◆ EXERCISE DETAILS
For the listing that follows, give again exactly the lines from the one with "record = json.load(file)" to the one with "zip(*points))), Vector(map(max, zip(*points)))", including both.

◆ GIVEN INFORMATION

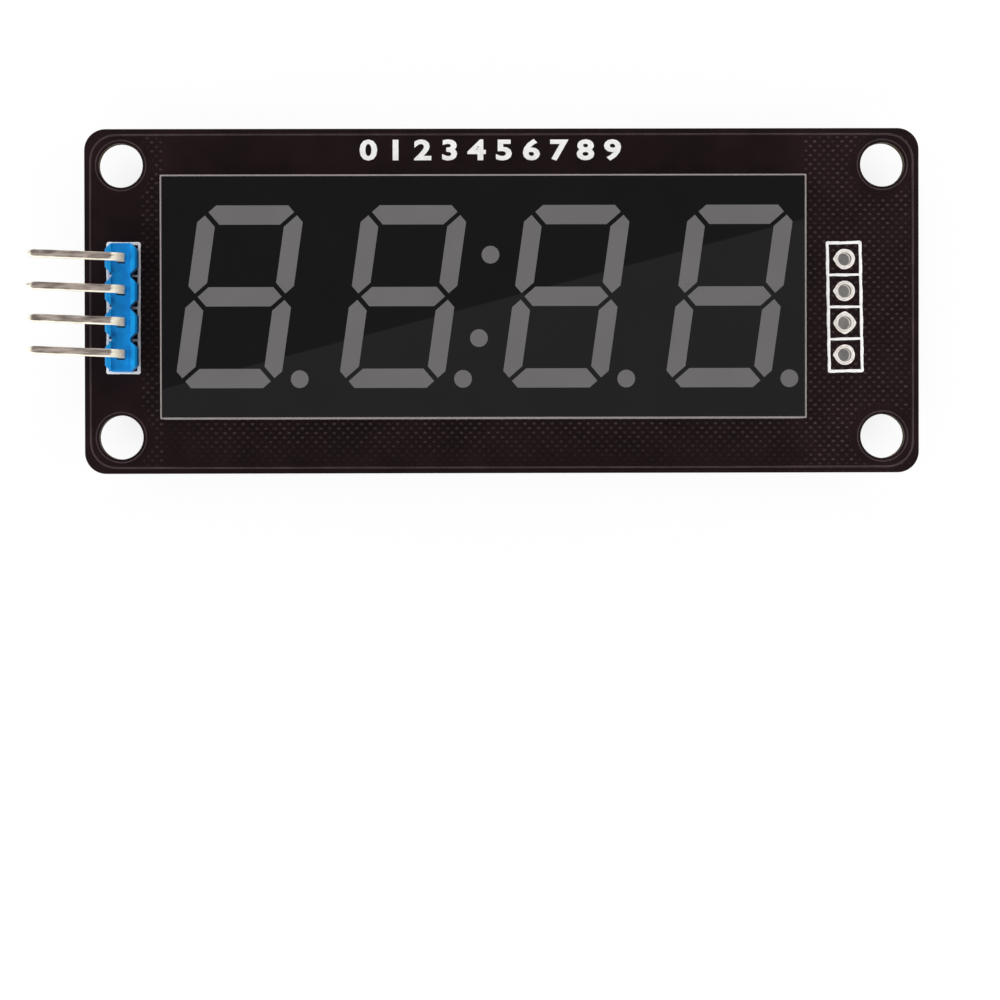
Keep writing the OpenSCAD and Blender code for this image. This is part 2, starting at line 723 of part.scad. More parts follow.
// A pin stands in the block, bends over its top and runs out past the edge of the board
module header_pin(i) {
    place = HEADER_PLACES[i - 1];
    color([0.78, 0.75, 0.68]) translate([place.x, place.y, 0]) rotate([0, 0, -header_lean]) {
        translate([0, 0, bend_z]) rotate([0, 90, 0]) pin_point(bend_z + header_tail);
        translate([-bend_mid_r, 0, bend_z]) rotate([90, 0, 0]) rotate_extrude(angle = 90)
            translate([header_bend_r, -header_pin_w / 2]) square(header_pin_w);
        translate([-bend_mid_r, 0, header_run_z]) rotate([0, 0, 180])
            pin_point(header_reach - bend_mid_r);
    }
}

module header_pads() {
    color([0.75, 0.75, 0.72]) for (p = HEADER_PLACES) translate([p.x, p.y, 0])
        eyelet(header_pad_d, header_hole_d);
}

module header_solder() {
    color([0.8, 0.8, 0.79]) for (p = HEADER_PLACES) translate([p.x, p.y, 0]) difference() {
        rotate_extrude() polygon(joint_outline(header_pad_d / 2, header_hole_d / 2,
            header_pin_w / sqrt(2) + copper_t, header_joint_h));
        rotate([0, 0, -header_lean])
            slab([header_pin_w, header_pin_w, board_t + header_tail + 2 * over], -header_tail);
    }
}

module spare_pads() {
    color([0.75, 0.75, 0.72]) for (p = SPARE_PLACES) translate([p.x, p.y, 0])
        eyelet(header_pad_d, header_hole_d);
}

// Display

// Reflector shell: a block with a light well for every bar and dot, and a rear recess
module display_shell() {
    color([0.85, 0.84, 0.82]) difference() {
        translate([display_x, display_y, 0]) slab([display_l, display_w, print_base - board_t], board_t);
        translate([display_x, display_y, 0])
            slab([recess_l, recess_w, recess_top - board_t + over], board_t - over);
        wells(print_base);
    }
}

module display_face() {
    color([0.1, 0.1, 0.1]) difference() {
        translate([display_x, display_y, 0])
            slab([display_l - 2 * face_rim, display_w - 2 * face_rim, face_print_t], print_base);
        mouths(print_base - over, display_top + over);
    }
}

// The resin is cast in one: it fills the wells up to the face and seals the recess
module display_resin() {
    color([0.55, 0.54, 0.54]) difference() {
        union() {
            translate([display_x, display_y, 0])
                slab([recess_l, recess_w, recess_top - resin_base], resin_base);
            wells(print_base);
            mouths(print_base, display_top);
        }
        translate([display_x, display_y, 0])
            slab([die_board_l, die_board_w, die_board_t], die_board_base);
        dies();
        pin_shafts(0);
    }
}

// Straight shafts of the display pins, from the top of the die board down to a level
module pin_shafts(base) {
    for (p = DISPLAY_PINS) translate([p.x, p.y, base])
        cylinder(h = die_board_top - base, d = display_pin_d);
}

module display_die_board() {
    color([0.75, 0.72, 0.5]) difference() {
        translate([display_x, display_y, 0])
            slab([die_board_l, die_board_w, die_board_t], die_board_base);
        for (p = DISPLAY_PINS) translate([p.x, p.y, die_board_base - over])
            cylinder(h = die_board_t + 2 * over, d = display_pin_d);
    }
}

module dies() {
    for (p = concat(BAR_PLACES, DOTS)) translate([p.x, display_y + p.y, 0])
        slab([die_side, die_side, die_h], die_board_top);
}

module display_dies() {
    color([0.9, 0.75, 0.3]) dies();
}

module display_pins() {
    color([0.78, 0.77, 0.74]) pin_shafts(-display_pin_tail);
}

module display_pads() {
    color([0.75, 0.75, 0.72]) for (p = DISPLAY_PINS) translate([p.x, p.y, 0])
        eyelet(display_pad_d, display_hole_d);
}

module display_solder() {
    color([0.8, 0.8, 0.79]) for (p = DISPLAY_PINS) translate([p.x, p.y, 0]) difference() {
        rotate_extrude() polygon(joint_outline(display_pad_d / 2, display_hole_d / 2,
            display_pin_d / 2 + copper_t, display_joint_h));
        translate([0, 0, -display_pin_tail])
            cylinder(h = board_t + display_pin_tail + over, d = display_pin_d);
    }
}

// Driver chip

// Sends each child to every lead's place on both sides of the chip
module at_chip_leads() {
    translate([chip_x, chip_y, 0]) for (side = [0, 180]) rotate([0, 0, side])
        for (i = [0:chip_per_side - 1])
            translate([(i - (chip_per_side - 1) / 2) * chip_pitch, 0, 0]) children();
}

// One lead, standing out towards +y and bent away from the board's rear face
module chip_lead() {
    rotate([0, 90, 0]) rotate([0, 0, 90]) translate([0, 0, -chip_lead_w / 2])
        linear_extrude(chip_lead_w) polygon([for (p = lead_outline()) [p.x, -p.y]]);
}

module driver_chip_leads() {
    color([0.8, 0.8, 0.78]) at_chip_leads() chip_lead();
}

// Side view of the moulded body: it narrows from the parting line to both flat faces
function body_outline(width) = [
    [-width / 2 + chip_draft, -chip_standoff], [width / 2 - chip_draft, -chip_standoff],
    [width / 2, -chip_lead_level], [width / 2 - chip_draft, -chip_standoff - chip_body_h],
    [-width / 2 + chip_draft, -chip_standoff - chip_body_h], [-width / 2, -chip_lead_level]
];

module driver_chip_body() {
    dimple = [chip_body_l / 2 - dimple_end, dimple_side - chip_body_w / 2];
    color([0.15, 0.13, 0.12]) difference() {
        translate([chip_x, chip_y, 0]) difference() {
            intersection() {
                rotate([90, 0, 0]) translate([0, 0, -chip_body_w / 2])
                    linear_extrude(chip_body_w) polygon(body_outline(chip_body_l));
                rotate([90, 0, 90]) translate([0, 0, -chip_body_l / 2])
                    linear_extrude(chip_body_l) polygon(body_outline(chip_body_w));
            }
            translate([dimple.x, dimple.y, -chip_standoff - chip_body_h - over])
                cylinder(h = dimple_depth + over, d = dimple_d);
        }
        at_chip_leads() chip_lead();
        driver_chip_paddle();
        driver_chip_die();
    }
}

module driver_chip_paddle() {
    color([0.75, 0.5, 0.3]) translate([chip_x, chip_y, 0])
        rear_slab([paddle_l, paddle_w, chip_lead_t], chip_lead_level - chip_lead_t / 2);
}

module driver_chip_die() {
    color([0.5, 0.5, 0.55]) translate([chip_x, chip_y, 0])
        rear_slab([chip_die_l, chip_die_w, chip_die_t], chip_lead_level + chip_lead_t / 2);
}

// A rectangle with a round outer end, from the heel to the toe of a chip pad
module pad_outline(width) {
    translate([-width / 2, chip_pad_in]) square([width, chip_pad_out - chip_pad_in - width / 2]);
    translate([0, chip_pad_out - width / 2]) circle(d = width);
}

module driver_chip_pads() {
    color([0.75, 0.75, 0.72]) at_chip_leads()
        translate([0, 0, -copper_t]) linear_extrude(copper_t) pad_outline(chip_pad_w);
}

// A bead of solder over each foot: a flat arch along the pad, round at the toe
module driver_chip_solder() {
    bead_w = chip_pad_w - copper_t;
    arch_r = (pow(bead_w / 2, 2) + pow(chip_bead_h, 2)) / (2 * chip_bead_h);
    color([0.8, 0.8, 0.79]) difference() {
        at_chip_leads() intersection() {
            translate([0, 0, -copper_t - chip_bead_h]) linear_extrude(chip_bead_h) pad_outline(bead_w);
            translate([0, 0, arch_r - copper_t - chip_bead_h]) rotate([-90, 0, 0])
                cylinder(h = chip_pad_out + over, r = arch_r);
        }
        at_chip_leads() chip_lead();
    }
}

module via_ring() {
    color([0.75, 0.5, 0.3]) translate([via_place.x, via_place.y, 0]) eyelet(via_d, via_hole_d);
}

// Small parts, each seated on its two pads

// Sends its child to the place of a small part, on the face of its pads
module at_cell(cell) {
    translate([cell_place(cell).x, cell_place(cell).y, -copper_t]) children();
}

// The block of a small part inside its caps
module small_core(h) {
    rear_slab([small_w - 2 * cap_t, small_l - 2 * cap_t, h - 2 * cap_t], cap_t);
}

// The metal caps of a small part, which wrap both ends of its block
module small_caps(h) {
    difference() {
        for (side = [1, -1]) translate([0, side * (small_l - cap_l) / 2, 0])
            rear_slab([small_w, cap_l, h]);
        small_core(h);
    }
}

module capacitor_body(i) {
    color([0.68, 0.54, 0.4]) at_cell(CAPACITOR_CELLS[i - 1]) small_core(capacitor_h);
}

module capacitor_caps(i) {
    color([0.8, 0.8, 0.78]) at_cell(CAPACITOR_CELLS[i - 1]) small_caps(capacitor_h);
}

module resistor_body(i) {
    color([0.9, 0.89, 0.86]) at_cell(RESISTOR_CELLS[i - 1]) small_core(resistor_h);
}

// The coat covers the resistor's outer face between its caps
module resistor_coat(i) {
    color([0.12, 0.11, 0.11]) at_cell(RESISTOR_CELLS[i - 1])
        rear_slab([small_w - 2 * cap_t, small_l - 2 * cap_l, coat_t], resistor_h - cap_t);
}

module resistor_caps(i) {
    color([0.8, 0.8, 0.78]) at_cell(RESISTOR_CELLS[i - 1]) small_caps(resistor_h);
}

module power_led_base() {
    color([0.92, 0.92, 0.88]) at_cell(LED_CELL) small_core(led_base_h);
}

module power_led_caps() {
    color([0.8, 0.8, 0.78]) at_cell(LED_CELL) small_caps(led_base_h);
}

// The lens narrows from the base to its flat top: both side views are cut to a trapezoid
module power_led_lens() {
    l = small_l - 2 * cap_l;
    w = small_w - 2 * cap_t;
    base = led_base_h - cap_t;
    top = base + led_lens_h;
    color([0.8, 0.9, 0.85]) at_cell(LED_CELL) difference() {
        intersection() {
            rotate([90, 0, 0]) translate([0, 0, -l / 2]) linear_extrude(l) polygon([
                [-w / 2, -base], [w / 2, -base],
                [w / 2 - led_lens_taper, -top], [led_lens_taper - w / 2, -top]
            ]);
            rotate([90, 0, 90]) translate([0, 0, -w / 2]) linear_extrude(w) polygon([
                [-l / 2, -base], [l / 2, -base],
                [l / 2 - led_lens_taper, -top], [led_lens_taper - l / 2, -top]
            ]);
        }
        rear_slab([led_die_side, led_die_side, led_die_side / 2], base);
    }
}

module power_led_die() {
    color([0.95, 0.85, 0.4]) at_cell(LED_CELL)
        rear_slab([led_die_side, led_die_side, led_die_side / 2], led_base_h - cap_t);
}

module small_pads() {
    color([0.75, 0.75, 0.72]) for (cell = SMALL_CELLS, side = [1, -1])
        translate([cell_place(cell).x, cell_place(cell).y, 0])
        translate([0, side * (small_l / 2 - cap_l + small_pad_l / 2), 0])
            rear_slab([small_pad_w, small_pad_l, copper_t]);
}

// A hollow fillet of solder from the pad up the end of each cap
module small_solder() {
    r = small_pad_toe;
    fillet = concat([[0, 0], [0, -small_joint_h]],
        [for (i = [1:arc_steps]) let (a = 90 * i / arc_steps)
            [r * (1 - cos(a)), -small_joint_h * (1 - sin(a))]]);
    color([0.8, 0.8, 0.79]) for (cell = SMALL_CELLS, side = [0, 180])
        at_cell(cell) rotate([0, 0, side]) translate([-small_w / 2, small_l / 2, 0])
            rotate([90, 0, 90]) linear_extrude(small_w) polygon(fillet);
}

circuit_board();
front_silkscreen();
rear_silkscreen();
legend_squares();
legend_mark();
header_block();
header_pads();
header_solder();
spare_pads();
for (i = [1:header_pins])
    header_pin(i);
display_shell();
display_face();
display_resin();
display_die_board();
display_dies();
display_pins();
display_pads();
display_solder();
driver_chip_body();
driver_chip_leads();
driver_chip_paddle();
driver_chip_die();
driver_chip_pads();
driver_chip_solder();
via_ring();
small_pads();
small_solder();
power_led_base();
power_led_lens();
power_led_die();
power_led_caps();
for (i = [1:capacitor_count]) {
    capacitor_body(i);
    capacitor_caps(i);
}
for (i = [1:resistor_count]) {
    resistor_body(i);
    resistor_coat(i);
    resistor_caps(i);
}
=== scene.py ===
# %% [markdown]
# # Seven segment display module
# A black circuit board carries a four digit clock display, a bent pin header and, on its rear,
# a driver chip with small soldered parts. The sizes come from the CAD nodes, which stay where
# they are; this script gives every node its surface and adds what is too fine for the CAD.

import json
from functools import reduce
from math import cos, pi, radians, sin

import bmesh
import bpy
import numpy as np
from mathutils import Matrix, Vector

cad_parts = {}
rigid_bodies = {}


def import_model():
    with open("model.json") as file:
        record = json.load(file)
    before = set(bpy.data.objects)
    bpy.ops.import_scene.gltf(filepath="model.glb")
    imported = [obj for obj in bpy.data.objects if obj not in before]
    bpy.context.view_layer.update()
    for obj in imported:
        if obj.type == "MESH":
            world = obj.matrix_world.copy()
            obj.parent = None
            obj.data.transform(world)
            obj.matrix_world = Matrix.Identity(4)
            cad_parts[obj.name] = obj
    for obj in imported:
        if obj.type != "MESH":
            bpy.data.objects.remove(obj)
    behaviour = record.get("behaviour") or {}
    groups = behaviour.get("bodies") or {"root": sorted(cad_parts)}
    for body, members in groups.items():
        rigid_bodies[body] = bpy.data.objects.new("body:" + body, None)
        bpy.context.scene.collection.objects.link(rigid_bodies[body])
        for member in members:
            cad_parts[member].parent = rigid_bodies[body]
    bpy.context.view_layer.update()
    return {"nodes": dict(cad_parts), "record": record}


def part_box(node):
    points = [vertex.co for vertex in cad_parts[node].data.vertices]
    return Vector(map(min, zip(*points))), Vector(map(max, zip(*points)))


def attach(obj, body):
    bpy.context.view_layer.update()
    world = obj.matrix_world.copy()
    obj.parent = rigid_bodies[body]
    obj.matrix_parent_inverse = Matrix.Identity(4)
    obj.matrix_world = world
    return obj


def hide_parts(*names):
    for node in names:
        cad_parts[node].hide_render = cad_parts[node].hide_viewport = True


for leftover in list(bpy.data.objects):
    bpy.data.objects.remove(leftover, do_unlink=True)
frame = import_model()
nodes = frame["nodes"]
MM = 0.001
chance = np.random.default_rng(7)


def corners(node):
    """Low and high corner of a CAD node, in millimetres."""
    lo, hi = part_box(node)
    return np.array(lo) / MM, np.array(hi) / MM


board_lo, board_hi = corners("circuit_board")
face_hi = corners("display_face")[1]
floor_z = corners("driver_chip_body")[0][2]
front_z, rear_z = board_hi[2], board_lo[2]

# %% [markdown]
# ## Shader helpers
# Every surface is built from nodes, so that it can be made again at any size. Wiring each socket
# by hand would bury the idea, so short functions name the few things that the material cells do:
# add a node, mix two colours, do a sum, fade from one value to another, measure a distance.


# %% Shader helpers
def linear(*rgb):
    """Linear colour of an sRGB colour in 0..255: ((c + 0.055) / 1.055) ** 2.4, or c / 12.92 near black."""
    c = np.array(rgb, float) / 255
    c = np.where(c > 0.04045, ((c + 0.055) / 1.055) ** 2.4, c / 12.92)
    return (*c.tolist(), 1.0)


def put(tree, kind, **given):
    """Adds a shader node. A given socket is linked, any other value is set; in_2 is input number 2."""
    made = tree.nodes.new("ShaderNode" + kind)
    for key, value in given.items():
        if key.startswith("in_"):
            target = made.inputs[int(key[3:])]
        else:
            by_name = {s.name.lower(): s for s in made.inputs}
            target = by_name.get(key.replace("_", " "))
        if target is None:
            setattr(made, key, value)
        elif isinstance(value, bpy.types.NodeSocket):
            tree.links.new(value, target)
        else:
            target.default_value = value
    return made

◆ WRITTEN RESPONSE
        record = json.load(file)
    before = set(bpy.data.objects)
    bpy.ops.import_scene.gltf(filepath="model.glb")
    imported = [obj for obj in bpy.data.objects if obj not in before]
    bpy.context.view_layer.update()
    for obj in imported:
        if obj.type == "MESH":
            world = obj.matrix_world.copy()
            obj.parent = None
            obj.data.transform(world)
            obj.matrix_world = Matrix.Identity(4)
            cad_parts[obj.name] = obj
    for obj in imported:
        if obj.type != "MESH":
            bpy.data.objects.remove(obj)
    behaviour = record.get("behaviour") or {}
    groups = behaviour.get("bodies") or {"root": sorted(cad_parts)}
    for body, members in groups.items():
        rigid_bodies[body] = bpy.data.objects.new("body:" + body, None)
        bpy.context.scene.collection.objects.link(rigid_bodies[body])
        for member in members:
            cad_parts[member].parent = rigid_bodies[body]
    bpy.context.view_layer.update()
    return {"nodes": dict(cad_parts), "record": record}


def part_box(node):
    points = [vertex.co for vertex in cad_parts[node].data.vertices]
    return Vector(map(min, zip(*points))), Vector(map(max, zip(*points)))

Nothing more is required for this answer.